Félicien grinned. “Ah, but if I understand this, I am your duc. I may call you as I please.”
“And I am your guide for the day. Without me you shall be lost and confused and the cause of much trouble.”
“I like being trouble.”
She stopped at this and he continued for a few paces before hitting a stand that held a decorative vase.
“Like that?” she asked, as he whirled around to make sure it did not fall.
He turned back around a bit sheepishly. “Yes, just like that.”
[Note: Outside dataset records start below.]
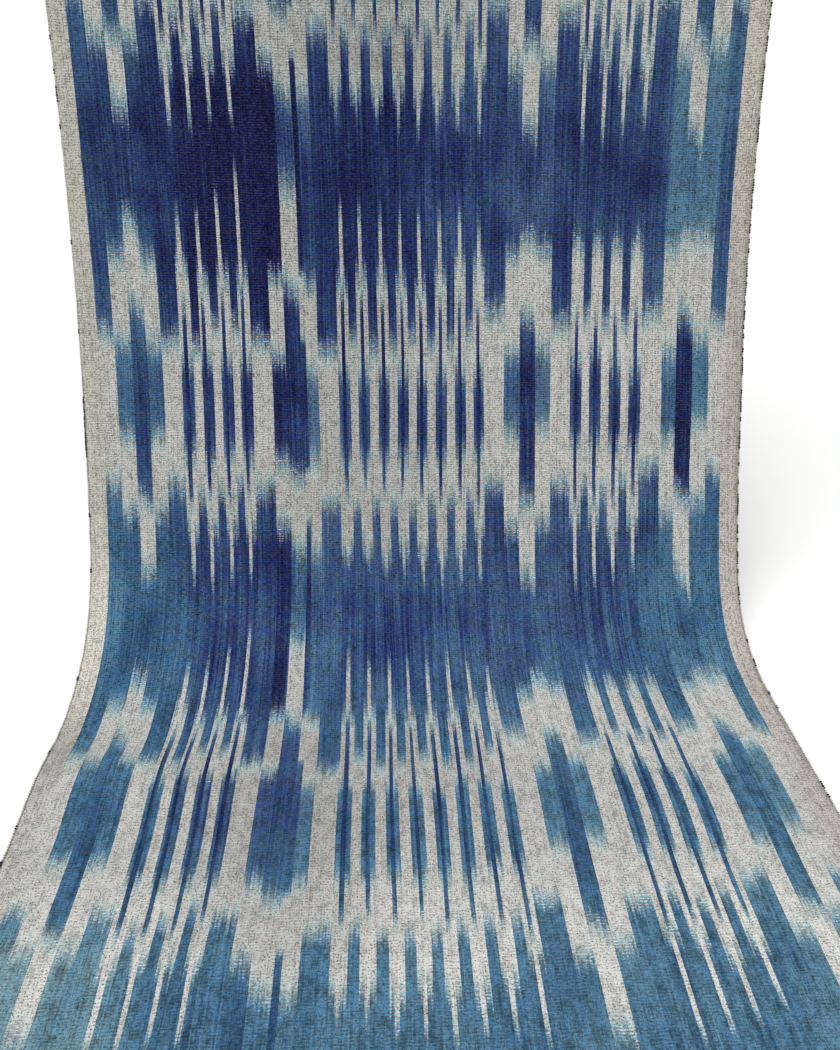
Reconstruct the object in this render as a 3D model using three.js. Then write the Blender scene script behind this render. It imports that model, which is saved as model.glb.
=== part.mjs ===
// Warp ikat cloth: one narrow handwoven length of indigo and undyed cotton.
// It hangs from its top edge, swings forward in one sweep and lies on a surface towards the viewer.
// Millimetres, +Z up. X runs across the cloth, the patterned face looks to -Y where the cloth hangs
// and up where it lies. The origin is the middle of the top edge.
import * as THREE from 'three';

// Cut size of the cloth
const CLOTH_WIDTH = 400;
const CLOTH_LENGTH = 1000;
const CLOTH_THICKNESS = 1.2;

// Sweep from hanging to lying, measured along the cloth from the top edge
const LEAN_AT_BEND_DEG = 30.9;
const BEND_MIDDLE = 612;
const BEND_LEFT_LATER = 2.5;
const BEND_LENGTH = { left: 154, middle: 150, right: 114 };

// Soft folds: each is a low ridge (or a trough, where the height is below zero) on the sweep.
// across and along place its middle; halfAcross and halfAlong are how far it reaches each way.
const FOLDS = [
  { name: 'left flute', across: -150, along: 350, halfAcross: 62, halfAlong: 300, height: 2.0 },
  { name: 'left trough', across: -62, along: 330, halfAcross: 58, halfAlong: 280, height: -2.2 },
  { name: 'right flute', across: 55, along: 360, halfAcross: 66, halfAlong: 290, height: 1.8 },
  { name: 'right trough', across: 156, along: 310, halfAcross: 56, halfAlong: 260, height: -1.8 },
  { name: 'right sag', across: 148, along: 462, halfAcross: 95, halfAlong: 42, height: 2.6 },
  { name: 'left sag', across: -128, along: 505, halfAcross: 88, halfAlong: 40, height: 2.0 },
  { name: 'foot fold', across: -152, along: 708, halfAcross: 118, halfAlong: 40, height: 5.0 },
  { name: 'right foot fold', across: 128, along: 735, halfAcross: 80, halfAlong: 38, height: 2.4 },
  { name: 'lying crease', across: -70, along: 806, halfAcross: 132, halfAlong: 26, height: 2.6 },
  { name: 'lifted corner', across: -200, along: 1000, halfAcross: 70, halfAlong: 60, height: 4.5 },
];

// Mesh steps
const COLUMNS = 24;
const ROW_STEPS = [
  { upTo: 530, step: 20 },
  { upTo: 690, step: 9 },
  { upTo: CLOTH_LENGTH, step: 15 },
];
const INTEGRATION_STEP = 1;

// Finish
const INDIGO_COLOUR = 0x2f4f7d;
const CLOTH_ROUGHNESS = 0.9;

const QUARTER_TURN = Math.PI / 2;
const LEAN_AT_BEND = THREE.MathUtils.degToRad(LEAN_AT_BEND_DEG);

// Where the bend sits and how long it is, at one place across the cloth
function bendAt(across) {
  const share = Math.abs(across) / (CLOTH_WIDTH / 2);
  const edgeLength = across < 0 ? BEND_LENGTH.left : BEND_LENGTH.right;
  return {
    middle: BEND_MIDDLE - BEND_LEFT_LATER * Math.sign(across) * share,
    length: THREE.MathUtils.lerp(BEND_LENGTH.middle, edgeLength, share),
  };
}

// Angle of the cloth from straight down: none at the top edge, a quarter turn where it lies
function leanAt(along, bend) {
  const lean = LEAN_AT_BEND * Math.min(1, along / bend.middle);
  const start = bend.middle - bend.length / 2;
  const turn = THREE.MathUtils.smoothstep(along, start, start + bend.length);
  return lean + (QUARTER_TURN - lean) * turn;
}

// Side profile of one column, worked upwards from the front end so that the lying part is level.
// Each row gives y and z from the front end, with the unit normal of the patterned face.
function sideProfile(across, rows) {
  const bend = bendAt(across);
  const profile = new Array(rows.length);
  let y = 0;
  let z = 0;
  let along = CLOTH_LENGTH;
  for (let row = rows.length - 1; row >= 0; row -= 1) {
    while (along > rows[row]) {
      const step = Math.min(INTEGRATION_STEP, along - rows[row]);
      const lean = leanAt(along - step / 2, bend);
      y += Math.sin(lean) * step;
      z += Math.cos(lean) * step;
      along -= step;
    }
    const lean = leanAt(along, bend);
    profile[row] = { y, z, normalY: -Math.cos(lean), normalZ: Math.sin(lean) };
  }
  return profile;
}

// Smooth hump: one at the middle, nothing from the edge outwards
function hump(distance, reach) {
  const share = Math.min(1, Math.abs(distance) / reach);
  return 0.5 * (1 + Math.cos(Math.PI * share));
}

// How far the folds push the cloth towards its patterned face
function foldHeight(across, along) {
  return FOLDS.reduce((sum, fold) => {
    const shape = hump(across - fold.across, fold.halfAcross) * hump(along - fold.along, fold.halfAlong);
    return sum + fold.height * shape;
  }, 0);
}

// Distances along the cloth of the mesh rows, closer together in the bend
function rowPlaces() {
  const places = [0];
  for (const stretch of ROW_STEPS) {
    const from = places[places.length - 1];
    const count = Math.round((stretch.upTo - from) / stretch.step);
    for (let step = 1; step <= count; step += 1) {
      places.push(from + ((stretch.upTo - from) * step) / count);
    }
  }
  return places;
}

// Closed sheet: a grid for the patterned face, one for the underside, and a wall round the edge
function clothGeometry() {
  const rows = rowPlaces();
  const columns = Array.from({ length: COLUMNS + 1 }, (_, index) => (index / COLUMNS - 0.5) * CLOTH_WIDTH);
  const profiles = columns.map((across) => sideProfile(across, rows));
  const topMiddle = profiles[COLUMNS / 2][0];
  const perSide = rows.length * columns.length;
  const positions = new Float32Array(2 * perSide * 3);
  const vertex = (side, row, column) => side * perSide + row * columns.length + column;

  rows.forEach((along, row) => {
    columns.forEach((across, column) => {
      const place = profiles[column][row];
      const fold = foldHeight(across, along);
      [0, CLOTH_THICKNESS].forEach((offset, side) => {
        const out = fold + offset;
        const y = place.y - topMiddle.y + place.normalY * out;
        const z = place.z - topMiddle.z + place.normalZ * out;
        positions.set([across, y, z], 3 * vertex(side, row, column));
      });
    });
  });

  const index = [];
  const quad = (a, b, c, d) => index.push(a, b, c, a, c, d);
  const lastRow = rows.length - 1;
  for (let row = 0; row < lastRow; row += 1) {
    for (let column = 0; column < COLUMNS; column += 1) {
      quad(vertex(1, row, column), vertex(1, row + 1, column),
        vertex(1, row + 1, column + 1), vertex(1, row, column + 1));
      quad(vertex(0, row, column), vertex(0, row, column + 1),
        vertex(0, row + 1, column + 1), vertex(0, row + 1, column));
    }
    quad(vertex(0, row, 0), vertex(0, row + 1, 0), vertex(1, row + 1, 0), vertex(1, row, 0));
    quad(vertex(0, row, COLUMNS), vertex(1, row, COLUMNS),
      vertex(1, row + 1, COLUMNS), vertex(0, row + 1, COLUMNS));
  }
  for (let column = 0; column < COLUMNS; column += 1) {
    quad(vertex(0, 0, column), vertex(1, 0, column), vertex(1, 0, column + 1), vertex(0, 0, column + 1));
    quad(vertex(0, lastRow, column), vertex(0, lastRow, column + 1),
      vertex(1, lastRow, column + 1), vertex(1, lastRow, column));
  }

  const geometry = new THREE.BufferGeometry();
  geometry.setAttribute('position', new THREE.BufferAttribute(positions, 3));
  geometry.setIndex(index);
  geometry.computeVertexNormals();
  return geometry;
}

// The cloth
function makeCloth() {
  const material = new THREE.MeshStandardMaterial({
    color: INDIGO_COLOUR,
    roughness: CLOTH_ROUGHNESS,
    metalness: 0,
  });
  const mesh = new THREE.Mesh(clothGeometry(), material);
  mesh.name = 'ikat_cloth';
  return mesh;
}

const ikat = new THREE.Group();
ikat.add(makeCloth());

export default ikat;
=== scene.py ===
"""Warp ikat cloth: a narrow handwoven length of indigo and undyed cotton.

The cloth hangs from its top edge, swings forward in one sweep and lies on a surface. The scene is in
metres, +Z up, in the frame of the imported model: X runs across the cloth, its patterned face looks to
-Y where it hangs, and the origin is the middle of the top edge. Sizes in the classes are millimetres.
"""

from __future__ import annotations

import logging
import math
import random
from dataclasses import dataclass, field
from enum import Enum
from typing import Any

import bmesh
import bpy
from mathutils import Matrix, Vector, noise


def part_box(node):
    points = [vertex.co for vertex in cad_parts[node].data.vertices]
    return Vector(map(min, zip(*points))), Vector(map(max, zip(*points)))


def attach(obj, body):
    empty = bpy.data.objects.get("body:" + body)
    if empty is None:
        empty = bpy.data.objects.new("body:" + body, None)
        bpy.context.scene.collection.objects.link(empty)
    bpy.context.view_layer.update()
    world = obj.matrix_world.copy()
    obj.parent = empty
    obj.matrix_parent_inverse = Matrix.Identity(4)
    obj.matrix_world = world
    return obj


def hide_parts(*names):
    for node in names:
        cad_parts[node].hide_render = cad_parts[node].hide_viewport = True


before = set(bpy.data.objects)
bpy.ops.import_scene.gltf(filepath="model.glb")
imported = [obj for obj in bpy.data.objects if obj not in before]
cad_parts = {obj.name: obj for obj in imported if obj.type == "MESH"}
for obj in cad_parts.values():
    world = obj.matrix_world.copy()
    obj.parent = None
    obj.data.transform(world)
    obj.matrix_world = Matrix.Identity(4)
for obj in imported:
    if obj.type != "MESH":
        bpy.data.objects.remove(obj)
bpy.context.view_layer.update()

CLOTH_NODE = "ikat_cloth"
MM = 0.001
TINY = 1e-9
LOG = logging.getLogger("ikat")


def linear(code: str) -> tuple[float, float, float, float]:
    """Turn an sRGB hex colour into a linear one.

    Args:
        code: the colour as "#rrggbb".

    Returns:
        Red, green, blue and alpha, from 0 to 1.
    """
    parts = [int(code[i : i + 2], 16) / 255 for i in (1, 3, 5)]
    red, green, blue = (c / 12.92 if c <= 0.04045 else ((c + 0.055) / 1.055) ** 2.4 for c in parts)
    return red, green, blue, 1.0


def add_node(
    tree: bpy.types.NodeTree,
    kind: str,
    inputs: dict[str | int, Any] | None = None,
    out: str | int = 0,
    **settings: Any,
) -> bpy.types.NodeSocket:
    """Add one node with its settings and links.

    Args:
        tree: the node tree to add to.
        kind: Blender's name for the kind of node, without "ShaderNode" in front.
        inputs: for each input socket's name or number, another node's socket or a plain value.
        out: name or number of the output socket wanted.
        settings: the node's own settings, by name.

    Returns:
        The output socket, or the node's first input where it has no output.
    """
    node = tree.nodes.new("ShaderNode" + kind)
    for name, value in settings.items():
        setattr(node, name, value)
    for key, value in (inputs or {}).items():
        if isinstance(value, bpy.types.NodeSocket):
            tree.links.new(value, node.inputs[key])
        else:
            node.inputs[key].default_value = value
    return node.outputs[out] if node.outputs else node.inputs[0]


def finish_mesh(bm: bmesh.types.BMesh, name: str, material: bpy.types.Material) -> bpy.types.Object:
    """Turn a shape into an object of the scene, at the origin and dressed in its material.

    Args:
        bm: the shape, which is freed.
        name: the object's name.
        material: what it is made of.

    Returns:
        The object.
    """
    mesh = bpy.data.meshes.new(name)
    bm.to_mesh(mesh)
    bm.free()
    mesh.materials.append(material)
    made = bpy.data.objects.new(name, mesh)
    bpy.context.scene.collection.objects.link(made)
    return made


def hump(distance: float, reach: float) -> float:
    """Smooth hump: one in the middle, nothing at reach and beyond."""
    return 0.5 * (1 + math.cos(math.pi * min(1.0, abs(distance) / reach)))


def smooth_step(value: float, start: float, end: float) -> float:
    """Rise smoothly from 0 at start to 1 at end."""
    share = min(1.0, max(0.0, (value - start) / (end - start)))
    return share * share * (3 - 2 * share)


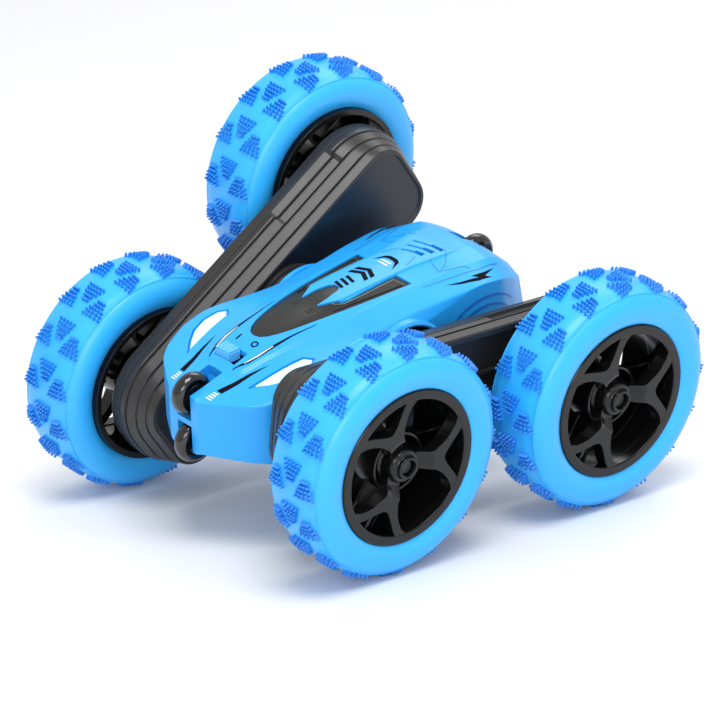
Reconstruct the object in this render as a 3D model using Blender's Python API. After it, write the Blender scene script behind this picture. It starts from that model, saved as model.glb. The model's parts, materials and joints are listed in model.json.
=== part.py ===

“Well then, if you shall follow me?”
He returned to her side, taking her arm and gesturing with his free hand that she should lead the way.
“And your name?”
“Is that your true name?”
“Of course not.”
Pierre’s parents weren’t really characters whose stories I had in mind for a long time. But when I started to elaborate on backstory things began to come up. I am falling more and more in love with Faery and its land and people- something that I didn’t have as a part of Clandestina not that long ago. My favorite part is the messing with time- Félicien has aged only about 10 years or so, but a lot more time has passed for Piques. Time to forget what it was like to have a duc, time for the distrust of fée to simmer. And Félicien does not even care much at all for politics, and from the earlier Scene you’ll know he disappears in another nine years to leave Piques alone again with Ophélie’s death. Pierre is inheriting a lot of baggage. Fortunately he takes after his mother and finds people and politics interesting, even if sometimes he’s selfishly busy with dark magic.